Based on the file generated with prepare_data()
, which contains the total depth and sequencing coverage for each
nucleotide (A, C, G, and T), this function remove all but single nucelotide polymorphisms.
When supplied, this function will filter on coverage or allele frequency. To filter by total coverage,
a user must supply the min.depth
and max.depth.quantile.prob
. If an error
is provided,
sites will be retained where allele coverage is greater than the sequencing error rate times
the total coverage, but less than one minus the sequencing error rate times the total coverage.
Lastly, based on trunc
, allele frequencies will be filtered based on a provided lower
and upper bound.
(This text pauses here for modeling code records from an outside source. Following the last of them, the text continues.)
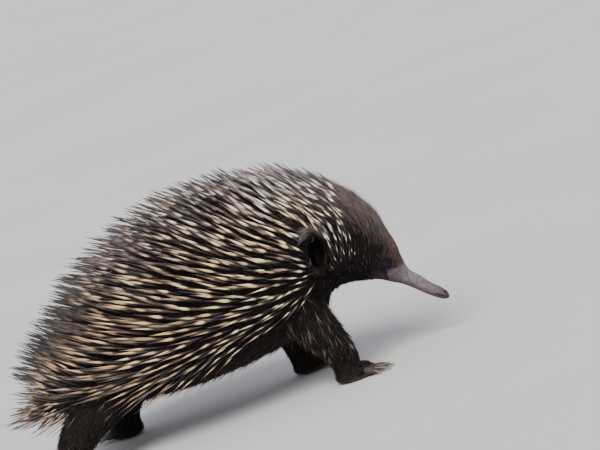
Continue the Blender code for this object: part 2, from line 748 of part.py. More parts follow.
def main():
    clear_scene()
    random.seed(SEED)
    np.random.seed(SEED)
    looks = {
        "naked_skin": material("naked_skin", (0.16, 0.12, 0.12), 0.55),
        "dark_coat": material("dark_coat", (0.035, 0.026, 0.022), 0.75),
        "eye": material("eye", (0.012, 0.012, 0.014), 0.12),
        "ear_skin": material("ear_skin", (0.05, 0.04, 0.04), 0.7),
        "paw": material("paw", (0.06, 0.045, 0.038), 0.65),
    }

    beak = make_beak()
    head = body_length("head", seam(BEAK_ENDS, 1), seam(HEAD_ENDS, -1), BODY_SIDES, 2)
    neck = body_length("neck", seam(HEAD_ENDS, 1), seam(NECK_ENDS, -1), BODY_SIDES, 4)
    torso = body_length("torso", seam(NECK_ENDS, 1), seam(TORSO_ENDS, -1), BODY_SIDES, BODY_RINGS)
    tail = make_tail()
    legs = [make_leg(name) for name in STANCE]
    feet = [make_foot(name.replace("leg", "foot")) for name in STANCE]
    for leg in legs:
        grown = body_length("body_room", 10.0, TORSO_ENDS, BODY_SIDES, 4, 2 * GAP)
        combine(leg, [grown], "DIFFERENCE")

    ears = [make_ear("ear_right", 1), make_ear("ear_left", -1)]
    eyes = [make_eye("eye_right", 1), make_eye("eye_left", -1)]
    ear_places = [skin(EAR_STATION, side * EAR_ANGLE) for side in (1, -1)]

    whole = body_length("whole", 0.0, TORSO_ENDS, BODY_SIDES, BODY_RINGS)
    coat = Coat([whole, tail, *legs, *feet, *ears])
    bpy.data.objects.remove(whole)
    margin = SEAM_MARGIN
    head_spines = coat_spines(coat, CROWN_FRONT, HEAD_ENDS - margin, HEAD_SPACING, ear_places)
    neck_spines = coat_spines(coat, HEAD_ENDS + margin, NECK_ENDS - margin, NECK_SPACING, ear_places)
    torso_spines = coat_spines(coat, NECK_ENDS + margin, TORSO_ENDS - margin * 2, TORSO_SPACING, ear_places)
    stub_spines = tail_spines(coat, tail)

    lid_right, room_right = lids(1)
    lid_left, room_left = lids(-1)
    combine(head, [*head_spines, lid_right, lid_left], "UNION")
    combine(head, [room_right, room_left, ear_room(1), ear_room(-1)], "DIFFERENCE")
    combine(neck, neck_spines, "UNION")
    combine(torso, torso_spines, "UNION")
    combine(tail, stub_spines, "UNION")

    nodes = [beak, head, neck, torso, tail, *legs, *feet, *ears, *eyes]
    centre_on_floor(nodes)
    gather(nodes)
    for node in (head, neck, torso, tail, *legs):
        finish(node, looks["dark_coat"])
    for node in feet:
        finish(node, looks["paw"])
    finish(beak, looks["naked_skin"])
    for node in eyes:
        finish(node, looks["eye"])
    for node in ears:
        finish(node, looks["ear_skin"])


main()
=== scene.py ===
"""The looks of the echidna: its skin, eyes, claws, spines and fur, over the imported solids.

Everything is in the solids' own frame: metres, +Z up, the beak towards +X, the animal's
right side at -Y.
"""

import math

import bpy
import numpy as np
from mathutils import Matrix, Vector


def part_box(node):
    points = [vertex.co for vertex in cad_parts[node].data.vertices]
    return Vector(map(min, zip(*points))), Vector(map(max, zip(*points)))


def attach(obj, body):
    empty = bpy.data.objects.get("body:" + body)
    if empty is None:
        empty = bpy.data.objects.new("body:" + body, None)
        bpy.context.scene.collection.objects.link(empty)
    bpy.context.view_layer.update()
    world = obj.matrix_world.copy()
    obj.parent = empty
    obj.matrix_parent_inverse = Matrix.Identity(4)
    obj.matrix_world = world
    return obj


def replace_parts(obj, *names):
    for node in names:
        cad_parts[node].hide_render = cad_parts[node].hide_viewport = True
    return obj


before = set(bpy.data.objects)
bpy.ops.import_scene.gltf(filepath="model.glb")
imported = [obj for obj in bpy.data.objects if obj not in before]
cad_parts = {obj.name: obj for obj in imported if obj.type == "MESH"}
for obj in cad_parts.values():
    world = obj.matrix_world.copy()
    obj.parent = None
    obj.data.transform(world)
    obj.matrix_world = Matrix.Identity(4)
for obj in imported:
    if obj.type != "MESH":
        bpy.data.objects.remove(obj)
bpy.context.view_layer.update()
bpy.ops.object.select_all(action="DESELECT")
chance = np.random.default_rng(7)

MM = 0.001

# The animal's measures

# Sections of the body from the beak's tip to the tail's root, in millimetres: highest
# point x, z, lowest point x, z, half width, and how far the widest level droops.
SECTIONS = np.array((
    (213.8, 36.0, 212.0, 32.2, 2.4, 0.0),
    (212.4, 39.8, 208.0, 32.8, 4.4, 0.0),
    (208.8, 45.0, 201.6, 36.9, 5.3, 0.0),
    (201.4, 52.4, 193.4, 43.8, 6.2, 0.0),
    (192.8, 63.4, 182.8, 54.0, 8.0, 0.0),
    (185.6, 72.6, 173.6, 61.6, 10.8, 0.0),
    (183.0, 86.5, 163.5, 67.0, 15.6, 0.0),
    (182.8, 99.5, 152.5, 72.4, 22.0, 0.05),
    (177.6, 120.5, 140.5, 76.5, 31.0, 0.08),
    (170.4, 142.5, 129.0, 79.5, 40.0, 0.10),
    (150.0, 169.5, 118.0, 80.0, 49.0, 0.10),
    (118.5, 188.5, 108.0, 76.5, 58.0, 0.10),
    (88.0, 196.0, 97.0, 64.0, 68.0, 0.12),
    (45.0, 201.0, 72.0, 48.0, 78.0, 0.14),
    (-5.0, 197.0, 25.0, 40.0, 85.0, 0.16),
    (-55.0, 179.0, -30.0, 37.0, 88.0, 0.16),
    (-100.0, 148.0, -86.0, 40.0, 78.0, 0.14),
    (-131.0, 118.0, -121.0, 46.0, 63.0, 0.10),
    (-155.0, 97.0, -151.0, 50.0, 46.0, 0.05),
    (-171.0, 78.0, -170.0, 56.0, 27.0, 0.0),
))
TAIL_STARTS = 18.85
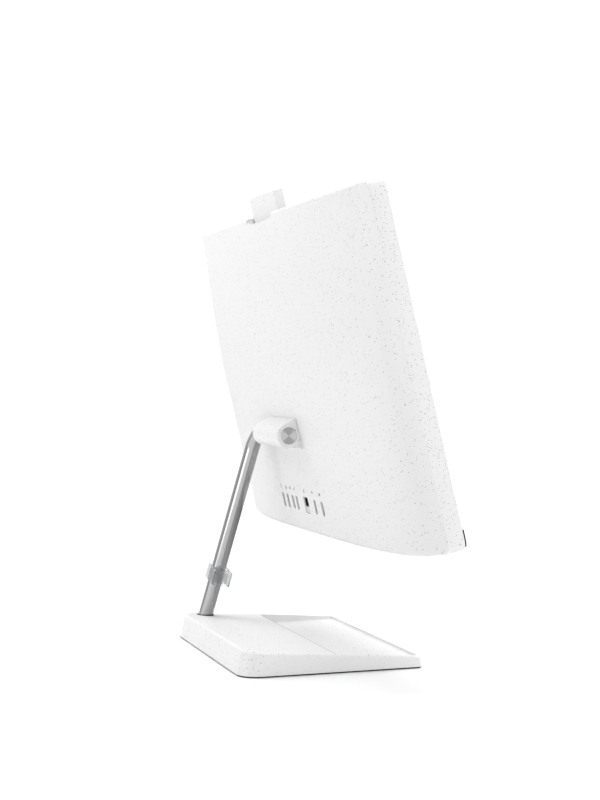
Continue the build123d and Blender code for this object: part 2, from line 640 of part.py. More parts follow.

Finally, the function samples a single allele frequency per site to avoid data duplication.
Usage
process_data(
file,
min.depth = 2,
max.depth.quantile.prob = 0.9,
error = 0.01,
trunc = c(0, 0)
)
Arguments
- file
Output txt file created with
prepare_data()
.- min.depth
Minimum sequencing depth, default as 2.
- max.depth.quantile.prob
Maximum sequencing depth quantile cut off, default = 0.9.
- error
Sequencing error rate. If an
error
is provided, sites will be retained where allele coverage is greater than the sequencing error rate times the total coverage, but less than one minus the sequencing error rate times the total coverage.- trunc
List of two values representing the lower and upper bounds, \(c_{L}\) and \(c_{U}\) which are used to filter allele frequencies.